According to Gassman, BMO has no annual quota for company-sponsored EMBAs (there are 10 employees in the 2011 cohort and 15 slated for September 2012) and candidates are selected based on the current and future leadership needs of the company. “We would be looking at individuals who we felt would be able to move beyond their current role into more senior levels of the organization,” she explains. But while taking an MBA degree certainly makes senior employees more competitive when vying for executive roles, there is no guarantee of a promotion following graduation, says Gassman.
“It’s very hard to quantify the return on investment, to put a dollar figure on it,” agrees Dermot Strong, president of Motion Industries Canada, which bought BC Bearing Engineers in 2010. Brent Pope, then director (now vice-president) of sales and marketing for BC Bearing, approached the company in 2003 to sponsor his MBA through Athabasca University. At a cost of $45,000, it was a much more significant investment than the usual industry-related short courses the company’s continuing education policy reimburses, but one that has paid off, says Strong.
“Brent was already a very capable manager, sales executive [and] leader. I think what the MBA did for him was polish up those skills,” says Strong. “At the end of the day, we feel comfortable with him representing the company at the highest possible level.” Strong also observes the increasing frequency with which BC Bearing senior staff are dealing with MBAs in the marketplace and that having their own MBAs on staff is becoming necessary to maintain a competitive edge in negotiations. Pope is one of only two BC Bearing employees to receive corporate sponsorship for an MBA so far (the program was started by former owner Wendy McDonald and moved to the back burner with the downturn in the economy), but it’s a development strategy that Strong would like to continue. In fact, he acknowledges a preference for developing MBAs in-house as opposed to hiring from outside, “so they know our industry.”
A slightly more tangible benefit employees can offer their sponsoring company comes from the projects students complete as part of their coursework. By using BC Bearing as his case study wherever possible, Pope sees real value in the analysis and proposals he was able to share with his employer. “At Athabasca, your thesis is called an ‘applied project.’ I did mine on sales-force productivity and it was adopted and implemented [by BC Bearing] and has provided a long-term benefit for the company.”
Paul Slusher, co-CEO of Lifetime Eyecare, will also attest the concrete returns of an MBA. Partway through SFU’s executive MBA program (which carries a $47,000 price tag) that he began in September 2011, he’s already seeing it pay off in dollars and cents.
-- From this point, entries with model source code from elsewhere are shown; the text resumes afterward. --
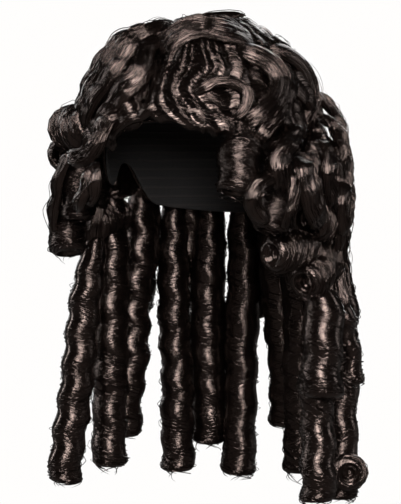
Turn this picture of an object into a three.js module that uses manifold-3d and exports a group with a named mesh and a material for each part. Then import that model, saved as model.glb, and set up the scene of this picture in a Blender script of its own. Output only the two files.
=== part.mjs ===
// A long curled wig for a man's head: a fitted cap, combed under-hair, waved locks over the
// front, crown and back, rolled curls at the sides, and ringlets that hang to the chest.
// Millimetres, +Z up. The face looks along -Y, and the wearer's left is +X.
// The origin is the inside of the cap at its highest point, where it sits on the head.
import * as THREE from "three";
import { mergeVertices } from "three/addons/utils/BufferGeometryUtils.js";
import Module from "manifold-3d";

const wasm = await Module();
wasm.setup();

// The head that the cap is fitted to
const headHalfWidth = 76;
const headHalfDepth = 96;
const crownRise = 98; // from the head's widest level up to its top
const napeDrop = 135; // how fast the head narrows below its widest level
const headSegments = 16;
const headRows = 12;

// The cap and the hair combed over it
const capWall = 2.5;
const underHairDepth = 8;
const clearance = 0.3; // between pieces that lie on each other
const bedding = 0.35; // lifts a lock's flat underside clear of the curve that it lies on

// The waved locks
const waveDepth = 14; // from the combed hair up to a lock's back
const wavePitch = 28; // along a lock, from one ridge to the next
const waveSwing = 2.6; // how far a lock's back rises and falls over its waves
const lockPoint = 2; // how far a lock's pointed ends reach past its last sections
const stepsPerWave = 3;
const fallHalfWidth = 12;
const fallHalfDepth = 7;
const fallSides = 6;

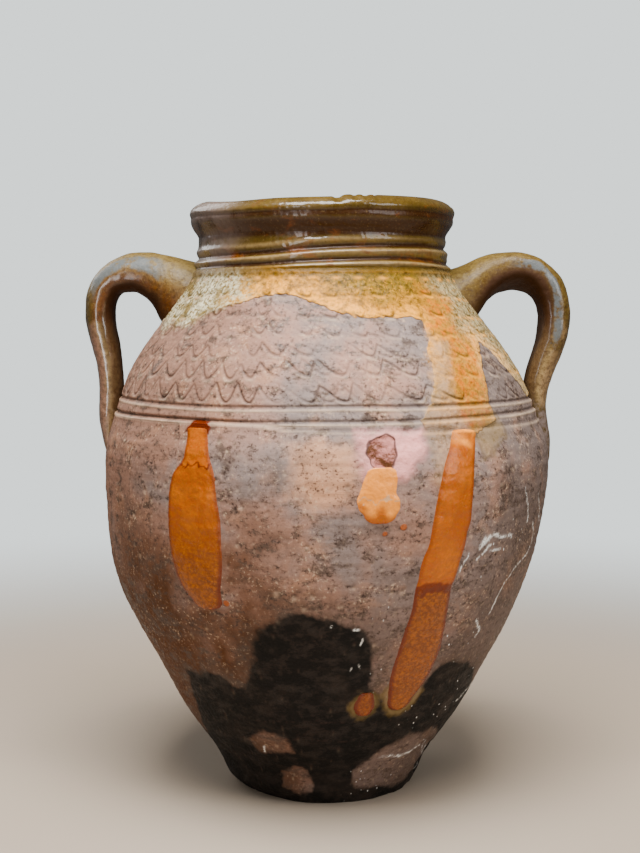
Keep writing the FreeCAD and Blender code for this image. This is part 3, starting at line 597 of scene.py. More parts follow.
def burnt_pits(degree, height):
    """Pits where grit burnt out, strewn and placed: bells of 0.3 to 1.6 mm, and a painted highlight on the rim
    below each.

    Each pit is only worked out on the rows and columns around it.
    """
    random = np.random.default_rng(11)
    places = np.stack([random.uniform(-180, 180, SMALL_PITS), random.uniform(5, 312, SMALL_PITS),
                       random.uniform(0.35, 1.0, SMALL_PITS) ** 3 * 0.9 + 0.3], -1)
    pits, highlight_rims = np.zeros(height.shape), np.zeros(height.shape)
    levels, columns = height[:, 0], degree[0]
    for place, level, size in np.concatenate([places, PITS]):
        rows = np.flatnonzero(np.abs(levels - level) < 5 * size)
        near = np.flatnonzero(np.abs(columns - place) * MM_PER_DEGREE < 4 * size)
        if not len(rows) or not len(near):
            continue
        window = np.ix_(rows, near)
        sideways = (columns[near] - place)[None, :] * MM_PER_DEGREE
        upwards = (levels[rows] - level)[:, None]
        for mark, below in ((pits, 0), (highlight_rims, 1.6 * size)):
            shade = bell(np.hypot(sideways, upwards + below), size) * min(1, size)
            mark[window] = np.maximum(mark[window], shade)
    return pits, highlight_rims


# Putting shapes into meshes

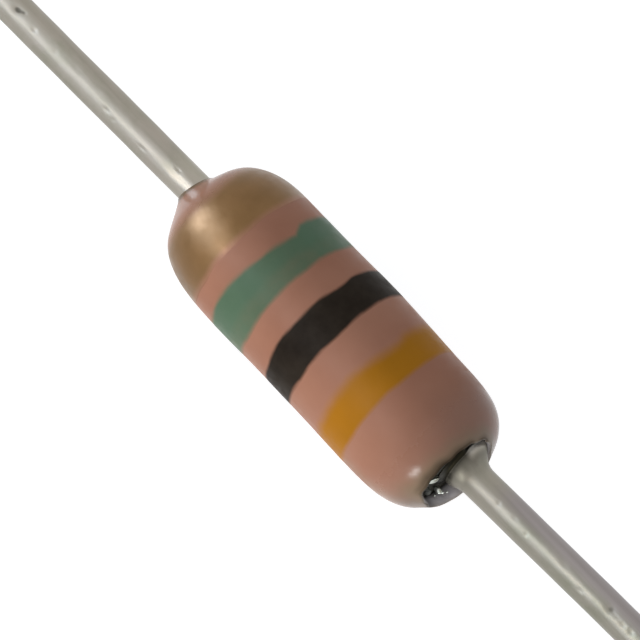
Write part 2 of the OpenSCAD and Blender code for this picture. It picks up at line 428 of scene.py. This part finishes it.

In just one semester, Slusher says, he implemented three or four projects or programs directly related to his studies. He cites the example of discussions in his leadership class about best practices for retaining and compensating talent. “The first thing I did was change the way we pay and the way we give bonuses,” he reports. “As a result, we had a record-breaking six-month period.” In fact, sales figures for Lifetime Eyecare are the highest they’ve been in the company’s 83-year history, says Slusher, and he is currently on a year’s leave of absence from the EMBA program to focus on growing the company, with plans for new locations and the expansion of online sales.
“I don’t know if it would pay off for everyone,” says Slusher. “In my case, I don’t work for other people, and as a result, I’m not going to see any climbing of the ladder. But that being said, I’ve been contacted about positions running other companies.” Though Slusher has his hands full with his own business at the moment, he admits it’s gratifying to know the added value an EMBA is perceived to hold in the job market should he consider re-entering it down the road.
“I’m 44. My logic is that in 10 years I’m probably going to want to back off and play a bit more golf and work a little less, and someone’s going to have to replace me.” And, thanks to his own experience, he knows he’d like that someone to have an EMBA. Should the opportunity arise to replace him with an internal candidate, would he consider footing the bill for that employee’s degree? “If we reached the point where that was prudent,” says Slusher, “then yes, for sure.”